Since the final condition is always true, all rows in the table will be selected, thus subverting the query and possibly exposing too much information. The classical solution to this problem is to escape quotes in user input, so that the original query would become:
SELECT this, that FROM some_table WHERE field=" \" OR \" \" = \" "
which would likely be safer.
Still paranoid about these issues, I designed my new build/test reporting PHP script with numerical arguments only; no strings. Guess what? That doesn’t help. In fact, I successfully launched an SQL injection against my own script as follows:
- http://builds.multimedia.cx/index.php?machine=2 executes the following query: “SELECT * FROM machine WHERE id=${_GET[‘machine’]}”; thus, it returns record #2, corresponding to x86_32/Linux.
- Manually hacking the URL to read http://builds.multimedia.cx/index.php?machine=2+OR+1=1 creates a query of “…WHERE id=2 OR 1=1” which selects all rows and the first one returned happens to be record #1, corresponding to powerpc/Linux.
I have since fixed the injection, and others, by verifying that the user input field is 100% numeric. But it’s just that easy to have an SQL injection. It really played havoc on certain other queries such as the build record query where every single test result could be returned and printed.
I will, however, need to write some PHP-backed forms that drop text data into a database field, so the first type of SQL injection will become an issue. PHP includes a function called mysql_escape_string() that is supposed to cure all of your string input worries. Unfortunately, it is deprecated due to security issues. Then there is mysql_real_escape_string(). I was about to say that this function is also deprecated, but I can’t find any reference to that now. However, if you examine the example code in the linked manual page, you will notice that it’s only one piece of the overall sanitization process.
Other languages have nifty functions that get around this issue. Perl and Python are able to construct queries that have parameters. I can’t remember the proper name for this, but in Python, it allows one to write statements such as:
cursor.execute("INSERT INTO table (id, user_data) VALUES ( %s, %s )", (id, big_scary_user_input_blob))
Perl’s API does something similar but with ‘?’ characters instead of ‘%s’, as memory serves. The difference (per my understanding, or perhaps per my supposition) is that rather than constructing a new string to pass to the SQL server, these higher level APIs use these placeholders to tell the database, “Here’s a memory pointer to the data; please read ‘n’ bytes from that pointer and put them in your table.” The input could have all the quotes, newlines, and other tainted characters it likes; the database won’t even notice (it’s not the database that notices in the case of an injection, actually; it’s the scripting language that is interpreting the string).
PHP doesn’t seem to have anything comparable to these placeholders.
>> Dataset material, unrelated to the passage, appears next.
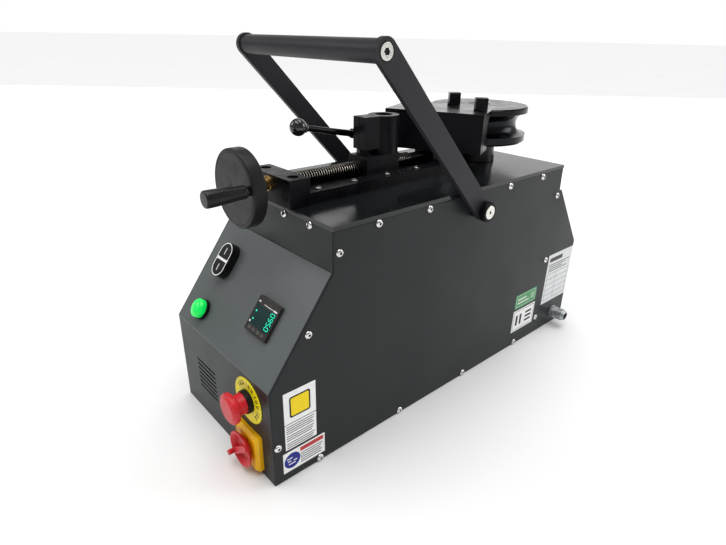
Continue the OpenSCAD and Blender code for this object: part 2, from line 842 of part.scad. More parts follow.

If it did, they would probably be the recommended solution to SQL injections rather than a hodge-podge of regular expressions and sometimes-deprecated security functions. I originally wanted to write the CGI reporting scripts in Python. However, my ISP did not have the MySQLdb-python module installed. Even if they did install it, Python CGI scripts have to run out of cgi-bin/ off the main directory which would undermine the friendliness of visiting http://builds.multimedia.cx/ as a top-level page.
One last story: The first time I discovered a web injection attack was when I was at university in 1997. The web was still young but I had read a little about injection attacks. Our school’s Unix servers, to which we all had logins, had a command line directory program which allowed us to look up data about other students. There was also a web/CGI version of this program whose output looked awfully familiar. In fact, it looked as if the form just took user input and passed it straight to the Unix command line program. Sure enough, I was able to enter the URL:
http://biguni.edu/tools/cgi-bin/lookup.cgi?name=mike+melanson%0d%0a/bin/ls
And lo, I saw my student information, plus a listing of the directory that held the script. Fortunately, I knew people on the school’s IT staff and reported it. The problem was fixed eventually. Hopefully, lessons were learned as well.
Hi…
I’m not sure your understanding of how Python can handle “tainted” input is correct.
Regarding, “The difference (per my understanding, or perhaps per my supposition…”: as far as i know all ‘cursor.execute(…)’ does is escape the string parameters (using a “known good” algorithm) and then include them in the SQL string supplied to the DBMS.
–Phil.
Thanks for the input. It would be good to get this straightened out before Google decides that this is a top authoritative article on the matter. :-)
mysql_real_escape_string really is the official escaping function. There’s also an official library called PEAR which has parameterized queries.
(mysql_real_escape_string is my second-favorite PHP function name after date_sunrise)
In the case of python, the “%s” part actual varies by database module. I think there are something four different possibilities. The MySQL module uses “%s”, while the sqlite module uses “?”. I wish they would have just settled on one.
The proper name for using placeholders like that is “prepared statements”.
http://dev.mysql.com/tech-resources/articles/4.1/prepared-statements.html
Thanks, Corey– that’s exactly the term I was searching for.